Local Resolutions Part 27 of 29
This is the twenty-seventh in a series of 29 ways to help your local community online in 2010. If you missed it, you may wish to read the introductory post.
In this post, I suggest that listening and conversing online is a great way to help strengthen your community from behind the comfort of your keyboard. This series has included recent posts about creating a Google map tour, displaying a local-pride bumper sticker, and sharing the link love.
It may surprise you that this simple but powerful suggestion is only now appearing in this series, third from the end.
Frankly, it surprises me, too. I outlined all twenty-nine resolutions before I announced the series, and each day I have chosen the one I most feel like writing about. There have been so many cool tools and shiny toys, so many theories and ideas, that kept me from this fundamental resolution until today.
Today’s resolution goes like this: Listen to other members of your community online. And talk to them.

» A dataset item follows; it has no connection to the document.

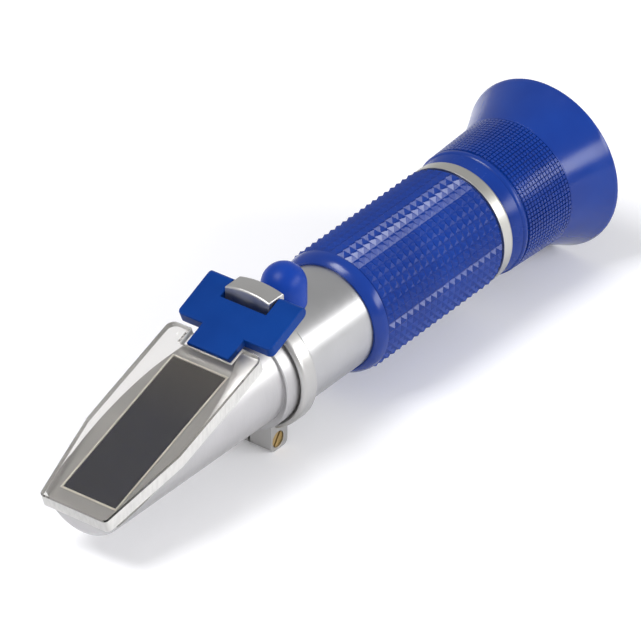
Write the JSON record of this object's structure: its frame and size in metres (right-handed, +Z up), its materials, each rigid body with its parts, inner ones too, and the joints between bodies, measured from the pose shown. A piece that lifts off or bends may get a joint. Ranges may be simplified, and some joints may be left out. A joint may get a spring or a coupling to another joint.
{
  "type": "handheld refractometer",
  "caption": "Handheld optical refractometer: slanted prism head under a hinged clear cover, ridged grip tube, turning focus ring and flared eyecup.",
  "frame": {"origin": "below the middle of the object, level with the lowest point of the eyecup's rim", "axes": "+X along the tube axis towards the eye, +Z up, with the prism face and its cover on top"},
  "size_m": [0.1622, 0.0398, 0.0405],
  "materials": {
    "head_satin": "bead-blasted satin, clear anodised",
    "collar_satin": "satin machined",
    "tube_satin": "satin, clear anodised",
    "ring_satin": "fine turned satin",
    "black_anodised": "matt black anodised",
    "blue_plate": "flat moulded blue",
    "blue_grip": "soft moulded ridges",
    "blue_focus": "fine square knurl",
    "blue_cup": "smooth soft blue",
    "blue_cap": "smooth soft blue",
    "seal_rubber": "black",
    "prism_cement": "pale grey sealing cement",
    "prism_glass": "polished, dark backed",
    "clear_cover": "clear acrylic with polished edges",
    "lens_glass": "coated optical glass",
    "brass": "turned",
    "steel": "ground"
  },
  "bodies": {
    "main_body": {"prism_head": "head_satin", "measuring_prism": "prism_glass", "prism_seal": "prism_cement", "head_seal_ring": "seal_rubber", "clamp_collar": "collar_satin", "clamp_screw": "brass", "body_tube": "tube_satin", "tube_baffle": "black_anodised", "calibration_bush": "brass", "grip_sleeve": "blue_grip", "rear_ring": "ring_satin", "reticle": "lens_glass", "reticle_ring": "black_anodised", "guide_pin": "steel", "drag_ring": "seal_rubber"},
    "cover": {"hinge_plate": "blue_plate", "hinge_pin": "steel", "daylight_plate": "clear_cover"},
    "lens_carrier": {"eyepiece_carrier": "black_anodised", "field_lens": "lens_glass", "lens_spacer": "black_anodised", "eye_lens": "lens_glass", "eye_lens_ring": "black_anodised"},
    "focus_grip": {"focus_ring": "blue_focus", "focus_retainer": "black_anodised", "eyecup": "blue_cup"},
    "cap": {"calibration_cap": "blue_cap"},
    "calibration_carriage": {"calibration_slider": "brass", "bimetal_strip": "steel", "strip_screws": "steel", "objective_cell": "black_anodised", "objective_lens": "lens_glass", "objective_ring": "black_anodised"},
    "calibration_adjuster": {"calibration_screw": "brass"}
  },
  "joints": [
    {"name": "cover_hinge", "type": "hinge", "parent": "main_body", "child": "cover", "pos_m": [-0.02049, 0, 0.03768], "axis": [0, 1, 0], "range_deg": [0, 115]},
    {"name": "focus_travel", "type": "slide", "parent": "main_body", "child": "lens_carrier", "axis": [1, 0, 0], "range_m": [0, 0.0025]},
    {"name": "focus_turn", "type": "hinge", "parent": "lens_carrier", "child": "focus_grip", "pos_m": [0.06371, 0, 0.01988], "axis": [1, 0, 0], "range_deg": [0, 300]},
    {"name": "cap_pull", "type": "slide", "parent": "main_body", "child": "cap", "axis": [0, 0, 1], "range_m": [0, 0.012]},
    {"name": "calibration_shift", "type": "slide", "parent": "main_body", "child": "calibration_carriage", "axis": [0, 0, 1], "range_m": [-0.0005, 0.0005]},
    {"name": "calibration_turn", "type": "hinge", "parent": "calibration_carriage", "child": "calibration_adjuster", "pos_m": [-0.01099, 0, 0.03188], "axis": [0, 0, 1], "range_deg": [-360, 360]}
  ],
  "couplings": [
    {"joint": "focus_travel", "follows": "focus_turn", "m_per_rad": 0.00047745},
    {"joint": "calibration_turn", "follows": "calibration_shift", "rad_per_m": 12566}
  ]
}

That’s it. Today’s resolution is conversation.
Broadcasting isn’t enough
As many, many others have said, online media are not one-way. They’re not even two-way. Communication online is many-to-many, the first time in human history we’ve had the ability for the masses to talk to the masses.
Good social media consultants advise their clients to begin by listening. But that doesn’t just go for businesses. It goes for citizens as well.
To me, the greatest power of a medium like Twitter is its ability to serve as a finely-tuned ear to the ground. It’s like sitting around a dozen proverbial cracker barrels throughout your town. You can catch up on what’s happening and what’s on people’s minds, just by overhearing.
If you really care about your local community and want to make it better, that means you care about the people in your community and want the best for them. The most fundamental way of caring for (indeed of loving) other people is by hearing them and seeing them. You can’t love what you don’t know. To put it the opposite way, to know is to love.
So get online and pay attention.
Passively listening isn’t enough
And yet, care and concern without action is inadequate. It’s vital to precede action with listening, because otherwise all you’re doing is imposing your own plans and ideas on others. It is just as vital, though, to follow listening with action.
Many times, responding with words is action enough. Many of you reading this have more than once given me the gift of encouragement, of laughter, of sympathy, of imagination, and of appreciation through what you have said to me online—here in the comments on my blog, on Facebook, on Twitter, by instant message, and through e-mail.
If you hear that I’m struggling because I’m overwhelmed with housework, sure, you could come over and do laundry for me. In addition to being highly unlikely, it is often unnecessary. Encouraging me to take it one step at a time, to put less pressure on myself, or to find something to laugh about may be enough to get me through.
Another example of responding to people online is to answer when someone asks for feedback. Twitter and Facebook are packed with people who live in our area asking what you think of their latest idea, requesting help with a computer problem, and seeking recommendations of where to look for a specific product. Answering them is helping members of your community. Helping members of your community is serving your community, whether you’re doing so online or off.
When the Web first took hold, we thought its potential was in its ability to eliminate vast distances of geography. New York could now stay in touch with Syndney, Shanghai, and Moscow constantly, in real time. It turns out that we under-appreciated the Internet’s ability to eliminate (in some senses) much smaller distances of geography. With most of us in an office all day, it has become a chore to keep up with the community outside. The conversations the Internet allows are making that a lot easier. All we have to do is listen to one another and, when appropriate, respond.